The sermon closes with a call to embrace the full weight of 1 Corinthians 3:16, which declares that the believer’s body is the temple of the Holy Spirit. This is not merely a doctrinal fact to affirm but a daily reality to inhabit. Whether facing health crises, financial loss, relational breakdown, or ministry opposition, the believer who knows Jehovah Shammah carries the confident assurance that He will perfect all that concerns them. This confidence does not ignore hardship but faces it with the unshakeable knowledge that the same God who promised to dwell in His city forever has taken up residence in the human heart.
Jehovah Shammah is a Hebrew name for God meaning ‘The Lord Is There.’ It appears in Ezekiel 48:35, where God promises that the name of the restored city will declare His perpetual presence.
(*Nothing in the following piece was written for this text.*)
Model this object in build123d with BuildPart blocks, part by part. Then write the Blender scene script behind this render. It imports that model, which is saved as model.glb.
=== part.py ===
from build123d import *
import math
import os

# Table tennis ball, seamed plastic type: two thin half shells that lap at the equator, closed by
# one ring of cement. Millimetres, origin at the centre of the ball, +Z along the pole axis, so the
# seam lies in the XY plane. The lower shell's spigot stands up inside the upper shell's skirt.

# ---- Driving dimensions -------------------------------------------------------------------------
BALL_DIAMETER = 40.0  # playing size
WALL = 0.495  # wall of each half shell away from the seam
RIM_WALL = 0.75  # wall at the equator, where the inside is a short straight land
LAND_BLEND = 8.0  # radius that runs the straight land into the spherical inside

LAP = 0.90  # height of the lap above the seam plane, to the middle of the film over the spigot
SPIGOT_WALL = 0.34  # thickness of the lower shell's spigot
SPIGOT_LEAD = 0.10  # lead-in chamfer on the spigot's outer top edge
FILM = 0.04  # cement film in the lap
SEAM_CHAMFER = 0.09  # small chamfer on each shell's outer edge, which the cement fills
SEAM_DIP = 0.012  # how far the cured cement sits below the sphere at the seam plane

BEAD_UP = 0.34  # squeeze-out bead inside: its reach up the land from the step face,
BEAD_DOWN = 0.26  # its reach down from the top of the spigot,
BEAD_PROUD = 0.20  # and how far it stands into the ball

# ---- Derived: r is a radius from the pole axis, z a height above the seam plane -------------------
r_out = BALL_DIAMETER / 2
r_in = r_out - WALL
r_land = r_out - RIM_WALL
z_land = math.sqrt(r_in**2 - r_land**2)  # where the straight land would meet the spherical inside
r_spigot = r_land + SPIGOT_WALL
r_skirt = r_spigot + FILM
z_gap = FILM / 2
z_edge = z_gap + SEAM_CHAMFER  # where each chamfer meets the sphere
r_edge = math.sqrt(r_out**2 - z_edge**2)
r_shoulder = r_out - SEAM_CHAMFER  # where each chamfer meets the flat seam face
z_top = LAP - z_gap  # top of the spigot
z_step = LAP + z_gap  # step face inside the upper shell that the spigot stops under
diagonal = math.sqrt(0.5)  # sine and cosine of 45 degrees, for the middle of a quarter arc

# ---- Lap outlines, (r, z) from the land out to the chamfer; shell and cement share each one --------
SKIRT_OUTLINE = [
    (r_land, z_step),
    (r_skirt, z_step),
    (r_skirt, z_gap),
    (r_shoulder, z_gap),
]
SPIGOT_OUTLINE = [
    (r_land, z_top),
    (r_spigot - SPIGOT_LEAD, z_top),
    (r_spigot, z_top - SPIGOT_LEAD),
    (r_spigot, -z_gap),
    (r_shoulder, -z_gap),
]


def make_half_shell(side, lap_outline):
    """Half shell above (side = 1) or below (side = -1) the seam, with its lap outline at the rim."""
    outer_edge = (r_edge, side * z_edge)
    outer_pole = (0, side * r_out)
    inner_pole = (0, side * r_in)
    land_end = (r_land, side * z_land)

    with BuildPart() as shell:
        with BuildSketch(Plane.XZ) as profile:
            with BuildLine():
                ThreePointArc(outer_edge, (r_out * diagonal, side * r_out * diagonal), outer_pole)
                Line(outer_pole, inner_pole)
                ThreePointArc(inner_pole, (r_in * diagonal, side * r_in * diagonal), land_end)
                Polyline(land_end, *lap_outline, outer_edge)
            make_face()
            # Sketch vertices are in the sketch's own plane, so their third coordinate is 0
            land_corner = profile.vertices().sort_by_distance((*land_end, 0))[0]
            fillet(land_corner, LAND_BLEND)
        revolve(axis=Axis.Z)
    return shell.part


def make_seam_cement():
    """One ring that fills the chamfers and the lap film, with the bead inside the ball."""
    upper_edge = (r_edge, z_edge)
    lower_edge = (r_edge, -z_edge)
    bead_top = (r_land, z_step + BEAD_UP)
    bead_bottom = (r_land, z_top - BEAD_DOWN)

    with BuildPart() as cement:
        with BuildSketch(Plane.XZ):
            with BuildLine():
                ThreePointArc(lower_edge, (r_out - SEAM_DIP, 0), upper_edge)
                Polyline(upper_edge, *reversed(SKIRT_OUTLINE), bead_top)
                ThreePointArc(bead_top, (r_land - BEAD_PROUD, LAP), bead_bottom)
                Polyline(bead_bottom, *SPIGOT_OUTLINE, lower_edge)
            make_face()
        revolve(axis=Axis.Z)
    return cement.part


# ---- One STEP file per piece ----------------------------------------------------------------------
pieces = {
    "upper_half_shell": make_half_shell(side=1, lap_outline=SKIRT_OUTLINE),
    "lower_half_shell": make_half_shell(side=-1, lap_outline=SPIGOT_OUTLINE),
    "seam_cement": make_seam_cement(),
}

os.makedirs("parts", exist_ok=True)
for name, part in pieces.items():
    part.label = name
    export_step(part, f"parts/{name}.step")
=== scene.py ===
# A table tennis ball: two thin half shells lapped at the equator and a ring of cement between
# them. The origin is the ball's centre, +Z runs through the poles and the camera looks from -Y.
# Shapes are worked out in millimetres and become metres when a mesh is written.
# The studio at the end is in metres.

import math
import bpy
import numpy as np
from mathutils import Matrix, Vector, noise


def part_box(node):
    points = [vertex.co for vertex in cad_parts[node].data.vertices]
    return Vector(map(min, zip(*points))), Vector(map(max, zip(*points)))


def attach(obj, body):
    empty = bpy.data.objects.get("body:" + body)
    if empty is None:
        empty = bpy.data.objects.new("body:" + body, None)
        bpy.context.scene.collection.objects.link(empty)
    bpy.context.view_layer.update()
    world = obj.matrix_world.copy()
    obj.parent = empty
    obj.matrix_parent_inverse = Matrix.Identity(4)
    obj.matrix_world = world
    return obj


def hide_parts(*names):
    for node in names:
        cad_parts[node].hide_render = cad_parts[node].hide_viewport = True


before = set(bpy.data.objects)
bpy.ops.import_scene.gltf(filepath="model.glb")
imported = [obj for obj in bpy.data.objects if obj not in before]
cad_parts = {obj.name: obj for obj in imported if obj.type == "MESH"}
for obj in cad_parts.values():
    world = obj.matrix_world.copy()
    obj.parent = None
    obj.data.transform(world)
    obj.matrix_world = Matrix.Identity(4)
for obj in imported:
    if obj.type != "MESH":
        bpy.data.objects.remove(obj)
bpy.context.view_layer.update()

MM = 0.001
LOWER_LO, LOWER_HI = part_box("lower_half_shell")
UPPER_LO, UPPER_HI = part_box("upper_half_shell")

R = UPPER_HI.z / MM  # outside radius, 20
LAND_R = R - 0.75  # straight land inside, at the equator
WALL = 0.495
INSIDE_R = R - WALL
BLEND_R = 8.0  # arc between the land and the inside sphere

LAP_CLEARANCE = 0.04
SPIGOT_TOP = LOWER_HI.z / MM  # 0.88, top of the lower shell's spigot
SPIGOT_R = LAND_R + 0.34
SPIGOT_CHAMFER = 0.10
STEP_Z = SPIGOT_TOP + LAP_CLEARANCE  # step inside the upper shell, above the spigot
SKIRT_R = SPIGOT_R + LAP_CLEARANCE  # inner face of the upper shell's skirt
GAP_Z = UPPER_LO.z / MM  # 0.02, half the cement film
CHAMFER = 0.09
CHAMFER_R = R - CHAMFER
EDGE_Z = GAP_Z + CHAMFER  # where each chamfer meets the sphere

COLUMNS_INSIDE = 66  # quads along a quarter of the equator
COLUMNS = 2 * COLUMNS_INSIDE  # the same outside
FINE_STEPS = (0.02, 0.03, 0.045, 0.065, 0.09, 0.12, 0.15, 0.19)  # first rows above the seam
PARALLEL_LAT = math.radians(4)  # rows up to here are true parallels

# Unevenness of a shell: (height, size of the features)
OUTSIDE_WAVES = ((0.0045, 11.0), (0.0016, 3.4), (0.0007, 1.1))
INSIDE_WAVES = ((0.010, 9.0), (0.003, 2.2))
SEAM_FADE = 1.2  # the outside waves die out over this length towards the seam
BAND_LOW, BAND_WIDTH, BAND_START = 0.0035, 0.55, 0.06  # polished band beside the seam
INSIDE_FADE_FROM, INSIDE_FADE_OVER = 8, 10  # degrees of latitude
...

It is the final redemptive name of God recorded in the Old Testament.
The name Jehovah Shammah is explicitly found in Ezekiel 48:35, at the conclusion of Ezekiel’s vision of the restored city of God. The prophet describes twelve gates named after the twelve tribes of Israel, and the city itself is called ‘The Lord Is There’ as a declaration of God’s abiding presence among His people.
In the New Testament, the equivalent of Jehovah Shammah is Emmanuel, meaning ‘God With Us,’ the very first name given to Jesus in Matthew 1:23. Jesus fulfilled this name by declaring His own body to be the true temple in John 2:19-21, and after the resurrection, God’s presence moved from a physical building into every believer through the indwelling Holy Spirit, as stated in 1 Corinthians 3:16.
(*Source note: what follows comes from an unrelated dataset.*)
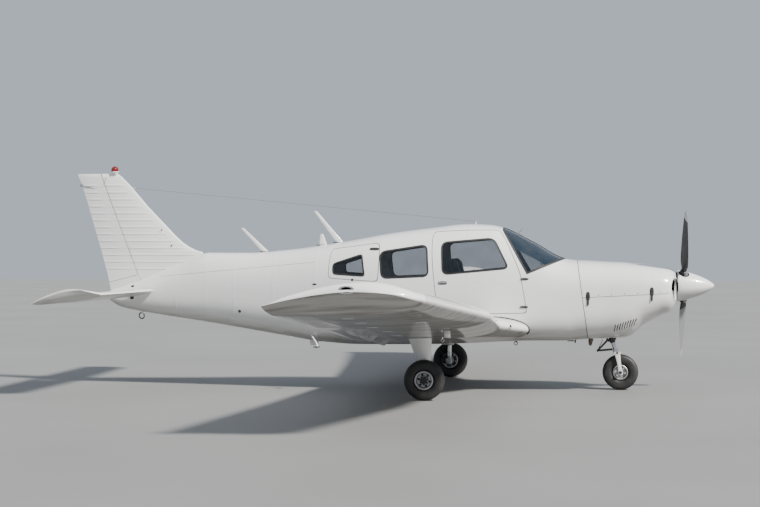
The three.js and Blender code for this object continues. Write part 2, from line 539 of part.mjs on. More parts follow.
// Tailplane: one all-moving piece on a tube through the tail, with a tab across its trailing edge
const STAB = [
  // distance out, leading edge x, leading edge z, trailing edge x, trailing edge z, thickness, camber
  [168, -2684, 1088, -3438, 976, 0.1, 0],
  [1860, -2744, 1092, -3438, 978, 0.1, 0.01],
  [1950, -2834, 1116, -3452, 985, 0.07, 0.045],
  [1980, -2936, 1138, -3472, 992, 0.03, 0.075],
];
const STAB_ROOM_AFT_X = -3230;
const STAB_ROOM_OUT_Y = 1740;
const STAB_ROOM_SHIFT = 42;
const SPAR_HALF = 30;
const TAB_HINGE = { x: -3300, z: 995 };
const stabAt = (y, shift = 0, thickness = STAB[0][5]) => {
  const [, leadX, leadZ, trailX, trailZ] = STAB[0];
  return airfoilRing([y, leadX - shift, leadZ, trailX, trailZ, thickness, 0], 1);
};
function stabRoom(side) {
  const [rootY, leadX, , trailX, , thickness] = STAB[0];
  const thin = thickness - (2 * TAIL_SKIN) / (leadX - trailX);
  const whole = loft([rootY - 50, STAB_ROOM_OUT_Y].map((y) => stabAt(side * y, STAB_ROOM_SHIFT, thin)));
  return cut(whole, [block(-FAR, STAB_ROOM_AFT_X, -FAR, FAR, 0, FAR),
    block(STABILATOR_HINGE.x - SPAR_HALF, STABILATOR_HINGE.x + SPAR_HALF, -FAR, FAR, 0, FAR)]);
}
const tabHinge = (y) => new THREE.Vector3(TAB_HINGE.x, y, TAB_HINGE.z);
const TAB_HALF = 1180;
const stabTube = acrossTail(TUBE.half, TUBE.radius);
const tabRegion = (grow) => hinged(tabHinge(-TAB_HALF), tabHinge(TAB_HALF), UP, 20 + grow, grow);
const stabHalves = [1, -1].map((side) => loft(STAB.map((row) => airfoilRing(row, side))).subtract(stabRoom(side)));
add('stabilator', join([...stabHalves, stabTube]).subtract(tabRegion(MOVING_GAP)), WHITE);
const tabBlank = loft([-TAB_HALF, TAB_HALF].map((y) => stabAt(y)));
add('anti_servo_tab', tabBlank.intersect(tabRegion(0)), WHITE);

// Wheels: tyre, hub and what carries them
function tyre(centre, radius, width, rim) {
  const profile = [];
  const STEPS = 10;
  const middle = (radius + rim) / 2;
  for (let step = 0; step <= STEPS; step += 1) {
    const angle = (2 * Math.PI * step) / STEPS;
    const reach = (radius - rim) / 2;
    profile.push(new THREE.Vector2(
      middle + reach * Math.sign(Math.cos(angle)) * Math.abs(Math.cos(angle)) ** 0.75,
      (width / 2) * Math.sign(Math.sin(angle)) * Math.abs(Math.sin(angle)) ** 0.75,
    ));
  }
  profile[STEPS].copy(profile[0]);
  const SEGMENTS = 30;
  const lathe = new THREE.LatheGeometry(profile, SEGMENTS);
  return solid(lathe.translate(...centre));
}
function wheelHub(centre, rim, width, bore) {
  const half = width / 2;
  const profile = [
    [bore, -half * 0.8], [bore + 20, -half * 0.8], [rim * 0.72, -half * 0.3], [rim * 0.84, -half * 0.84],
    [rim - 1, -half * 0.84], [rim - 12, -half * 0.4], [rim - 12, half * 0.4], [rim - 1, half * 0.84],
    [rim * 0.84, half * 0.84], [rim * 0.72, half * 0.3], [bore + 20, half * 0.8], [bore, half * 0.8],
    [bore, -half * 0.8],
  ].map(([r, y]) => new THREE.Vector2(r, y));
  return solid(new THREE.LatheGeometry(profile, 20).translate(...centre));
}
const MAIN_TYRE = { radius: MAIN_AXLE.z, width: 150, rim: 96 };
const NOSE_TYRE = { radius: NOSE_AXLE.z, width: 124, rim: 82 };
const AXLE_RADIUS = 20;
const AXLE_PLAY = 2;
const LEG_INSET = 128;
for (const [label, side] of [['right', -1], ['left', 1]]) {
  const centre = [MAIN_AXLE.x, side * MAIN_AXLE.y, MAIN_AXLE.z];
  add(`main_tyre_${label}`, tyre(centre, MAIN_TYRE.radius, MAIN_TYRE.width, MAIN_TYRE.rim), RUBBER);
  add(`main_wheel_${label}`, wheelHub(centre, MAIN_TYRE.rim, MAIN_TYRE.width, AXLE_RADIUS + AXLE_PLAY), ALLOY);
  const legY = side * (MAIN_AXLE.y - LEG_INSET);
  const fairingRing = (z, front, back, half) => Array.from({ length: 16 }, (_, step) => {
    const around = (2 * Math.PI * step) / 16;
    const middle = (front + back) / 2;
    return new THREE.Vector3(middle + ((front - back) / 2) * Math.cos(around), legY + half * Math.sin(around), z);
  });
  const fairing = loft([fairingRing(402, 634, 482, 46), fairingRing(634, 640, 398, 62), fairingRing(760, 640, 398, 62)]);
  const underWing = loft(WING.map((row) => airfoilRing([row[0], row[1], row[2] - FIT_GAP, row[3], row[4] - FIT_GAP,
    row[5], row[6]], side)));
  const piston = rod(new THREE.Vector3(MAIN_AXLE.x, legY, 190), new THREE.Vector3(MAIN_AXLE.x, legY, 420), 30, 16);
  const axle = rod(new THREE.Vector3(MAIN_AXLE.x, legY, MAIN_AXLE.z),
    new THREE.Vector3(MAIN_AXLE.x, side * (MAIN_AXLE.y + 62), MAIN_AXLE.z), AXLE_RADIUS, 16);
  add(`main_leg_${label}`, fairing.subtract(underWing).subtract(
    rod(new THREE.Vector3(MAIN_AXLE.x, legY, 100), new THREE.Vector3(MAIN_AXLE.x, legY, 500), 30 + FIT_GAP, 16)), WHITE);
  add(`main_axle_${label}`, join([piston, axle]), ALLOY);
}

// Nose gear: a housing on the firewall, and a steered leg with its fork, link and wheel
const steerAt = (distance) => STEER_POINT.clone().addScaledVector(STEER_UP, distance);
const noseCentre = [NOSE_AXLE.x, 0, NOSE_AXLE.z];
add('nose_tyre', tyre(noseCentre, NOSE_TYRE.radius, NOSE_TYRE.width, NOSE_TYRE.rim), RUBBER);
add('nose_wheel', wheelHub(noseCentre, NOSE_TYRE.rim, NOSE_TYRE.width, AXLE_RADIUS + AXLE_PLAY), ALLOY);
const FORK_HALF = 84;
const forkArm = (side) => {
  const row = (x, z, half) => [[-half, -6], [half, -6], [half, 6], [-half, 6]].map(([u, v]) => new THREE.Vector3(
    x + u, side * FORK_HALF + v, z));
  return loft([row(NOSE_AXLE.x, NOSE_AXLE.z - 30, 26), row(NOSE_AXLE.x - 8, NOSE_AXLE.z + 60, 26), row(2566, 412, 40)]);
};
const CROWN = { aftX: 2526, frontX: 2606, side: 6, lowZ: 404, highZ: 428 };
const forkCrown = block(
  CROWN.aftX, CROWN.frontX, -FORK_HALF - CROWN.side, FORK_HALF + CROWN.side, CROWN.lowZ, CROWN.highZ);
const noseAxle = rod(new THREE.Vector3(NOSE_AXLE.x, -TOW_PEG_Y, NOSE_AXLE.z),
  new THREE.Vector3(NOSE_AXLE.x, TOW_PEG_Y, NOSE_AXLE.z), AXLE_RADIUS, 16);
add('nose_fork', join([forkArm(1), forkArm(-1), forkCrown, noseAxle]), WHITE);
const strut = rod(steerAt(10), steerAt(400), 30, 16);
const collar = rod(steerAt(130), steerAt(160), 48, 16);
const linkKnee = new THREE.Vector3(2352, 0, 432);
const crownClearance = block(CROWN.aftX - FIT_GAP, CROWN.frontX + FIT_GAP, -FORK_HALF - CROWN.side - 1,
  FORK_HALF + CROWN.side + 1, CROWN.lowZ - FIT_GAP, CROWN.highZ + FIT_GAP);
const linkage = join([rod(steerAt(140), linkKnee, 14, 8), rod(steerAt(24), linkKnee, 14, 8)]);
add('nose_strut', join([strut, collar, linkage]).subtract(crownClearance), DARK_STEEL);
const housing = rod(steerAt(172), steerAt(380), 52, 20);
const braces = join([1, -1].map((side) => rod(new THREE.Vector3(2150, side * 160, 968),
  steerAt(360).add(new THREE.Vector3(-44, side * 20, 0)), 16, 8)));
const strutBore = rod(steerAt(100), steerAt(450), 36, 20);
add('nose_gear_mount', cut(join([housing, braces]), [strutBore, cabinClearance]), DARK_STEEL);

// Cabin fittings: seats, panel and control wheels
const SEATS = [
  // name, back x of the cushion, side y, half width of frame, cushion and back
  ['front_right', 800, -245, 150, 205, 182],
  ['front_left', 800, 245, 150, 205, 182],
  ['rear', -60, 0, 350, 420, 396],
];
const SEAT_FLOOR = 620;
const cabinShellGrown = block(-800, 2300, -700, 700, 300, 900)
  .subtract(hull(CABIN_AFT_X + BULKHEAD, 2095, SKIN + FIT_GAP, FLOOR_DEPTH + FIT_GAP));
for (const [name, x, y, frameHalf, cushionHalf, backHalf] of SEATS) {
  const frame = block(x + 40, x + 440, y - frameHalf, y + frameHalf, SEAT_FLOOR - 60, SEAT_FLOOR + 170).subtract(cabinShellGrown);
  add(`seat_frame_${name}`, frame, TRIM_GREY);
  add(`seat_cushion_${name}`, block(x, x + 480, y - cushionHalf, y + cushionHalf, SEAT_FLOOR + 171, SEAT_FLOOR + 300), SEAT_BLUE);
  const back = [[x - 10, SEAT_FLOOR + 302], [x + 110, SEAT_FLOOR + 302], [x - 20, SEAT_FLOOR + 860],
    [x - 110, SEAT_FLOOR + 850]];
  add(`seat_back_${name}`, acrossY(back, y - backHalf, y + backHalf), SEAT_BLUE);
}
const panelRoom = hull(CABIN_AFT_X + BULKHEAD, 2095, SKIN + 1, FLOOR_DEPTH);
const panelBlank = acrossY([[1770, 1010], [1840, 1010], [2060, 1330], [2060, 1372], [1720, 1400], [1750, 1370]], -600, 600);
add('instrument_panel', panelBlank.intersect(panelRoom), TRIM_GREY);
for (const [label, side] of [['right', -1], ['left', 1]]) {
  const column = rod(new THREE.Vector3(1560, side * 250, 1215), new THREE.Vector3(1772, side * 250, 1200), 11, 10);
  const grip = block(1545, 1569, side * 250 - 120, side * 250 + 120, 1200, 1226);
  const horns = join([1, -1].map((way) => block(1543, 1571, side * 250 + way * 120 - 13,
    side * 250 + way * 120 + 13, 1195, 1290)));
  add(`control_wheel_${label}`, join([column, grip, horns]).subtract(panelBlank.translate([-FIT_GAP, 0, 0])), PROP_BLACK);
}

// Aerials and small fittings
const whip = (base, top) => rod(new THREE.Vector3(base[0], 0, base[1]), new THREE.Vector3(top[0], 0, top[1]), 14, 8, 5);
add('aerial_front', whip([-536, 1610], [-835, 1994]).subtract(hullClearance), WHITE);
add('aerial_rear', whip([-1380, 1480], [-1683, 1802]).subtract(hullClearance), WHITE);
add('aerial_blade', acrossY([[-690, 1560], [-800, 1560], [-775, 1733], [-745, 1733]], -9, 9).subtract(hullClearance), WHITE);
const exhaust = rod(new THREE.Vector3(2300, -110, 700), new THREE.Vector3(2262, -110, 500), 26, 14);
add('exhaust_pipe', exhaust.subtract(cabinClearance), DARK_STEEL);

export default parts;
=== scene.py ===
# %% [markdown]
# This lesson dresses a light aircraft: four seats, a low wing, an all-moving tailplane and three
# fixed wheels. The solids of its construction are loaded first and are never moved or changed.
# What is made here rides on them, stands in for the plain ones, and carries paint, glass and cloth.

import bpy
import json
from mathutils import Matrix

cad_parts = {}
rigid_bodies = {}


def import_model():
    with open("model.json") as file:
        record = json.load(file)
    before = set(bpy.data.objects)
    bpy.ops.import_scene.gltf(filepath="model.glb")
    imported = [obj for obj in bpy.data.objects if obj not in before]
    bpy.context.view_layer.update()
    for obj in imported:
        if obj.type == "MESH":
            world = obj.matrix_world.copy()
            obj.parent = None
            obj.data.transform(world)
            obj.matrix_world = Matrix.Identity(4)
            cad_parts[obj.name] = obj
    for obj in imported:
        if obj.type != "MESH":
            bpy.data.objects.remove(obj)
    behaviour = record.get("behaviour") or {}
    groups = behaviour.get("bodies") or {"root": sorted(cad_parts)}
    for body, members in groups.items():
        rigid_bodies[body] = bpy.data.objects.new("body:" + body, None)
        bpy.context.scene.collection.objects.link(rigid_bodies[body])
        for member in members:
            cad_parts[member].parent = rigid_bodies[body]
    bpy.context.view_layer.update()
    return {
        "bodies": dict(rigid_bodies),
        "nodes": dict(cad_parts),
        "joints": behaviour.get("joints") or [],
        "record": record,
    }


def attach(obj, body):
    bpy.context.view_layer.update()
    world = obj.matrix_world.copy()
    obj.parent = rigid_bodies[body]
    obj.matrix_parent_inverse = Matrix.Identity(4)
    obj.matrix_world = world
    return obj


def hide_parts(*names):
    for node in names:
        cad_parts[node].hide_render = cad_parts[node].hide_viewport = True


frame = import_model()        # bodies, nodes, joints and the record

# %% Tools used throughout
import json
import math

import bpy
import numpy as np
from mathutils import Vector
from mathutils.bvhtree import BVHTree

# %% [markdown]
# The aircraft was photographed from its right side, from eye height and some eighteen metres away,
# with a short telephoto lens. A long lens keeps the far wheel nearly as large as the near one. The
# lens is worked out from the focal length in pixels, so that the frame matches to a pixel or two.

# %% Camera
PHOTO_WIDTH = 760        # pixels
FOCAL_PIXELS = 1583.8
SENSOR_WIDTH = 36.0      # millimetres, as Blender counts it
camera_data = bpy.data.cameras.new("camera")
camera_data.sensor_width = SENSOR_WIDTH
camera_data.lens = FOCAL_PIXELS / PHOTO_WIDTH * SENSOR_WIDTH
camera_data.clip_end = 500
camera = bpy.data.objects.new("camera", camera_data)
camera.location = (2.289, -17.770, 1.568)
camera.rotation_euler = (math.radians(90 - 0.183), 0, math.radians(7.62))
bpy.context.scene.collection.objects.link(camera)
bpy.context.scene.camera = camera
print("lens", round(camera_data.lens, 2), "mm")

# %% [markdown]
# A shader is a sum of small calculations, and those read best as sums. The class below wraps one
# output socket, and its operators add Math nodes, so a mask can be written as 1 - wear * 0.4.
# Everything that isn't plain arithmetic goes through the one method called node.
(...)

In Psalm 137, the Israelites hung their harps on the poplar trees and refused to sing because they were grieving the destruction of Jerusalem and the Temple. The sermon explains this as a symptom of deeper idolatry: Israel had attached their worship and their sense of God’s presence to a physical building, and when that building was destroyed, they believed they had lost God Himself.
According to Hebrews 13:5, God promises He will never leave or forsake His people. The sermon teaches that the absence of an emotional experience of God’s presence does not indicate His actual absence. Just as Adam and Eve moved away from God rather than God moving away from them in Genesis 3:8, it is the believer who drifts, not God. Confessing His presence by faith regardless of feelings is the scriptural response.
Worshiping a church building, a ministry, or a denomination means placing ultimate trust and emotional dependence on something that can be taken away. True worship is directed to God Himself, independent of any structure or institution. The sermon warns that when people make anything other than God their highest joy, the loss of that thing produces spiritual bondage, as it did for Israel in Babylon.
First Corinthians 3:16 declares that believers are the temple of God and that the Spirit of God dwells in them. This means that since Pentecost, the dwelling place of God’s presence is not a building made by human hands but the regenerated human spirit. Every person who receives Jesus Christ as Lord becomes a living, portable temple of Jehovah Shammah.
The sermon teaches that praying ‘Lord, be with me today’ reflects unbelief because it implies God has left. A faith-filled prayer acknowledges His guaranteed presence: ‘Father, I thank You that You are with me right now, that You will never leave or forsake me, and that You are working in my life even when I cannot see it.’ This posture aligns with Psalms 46:1, which calls God a very present help in trouble.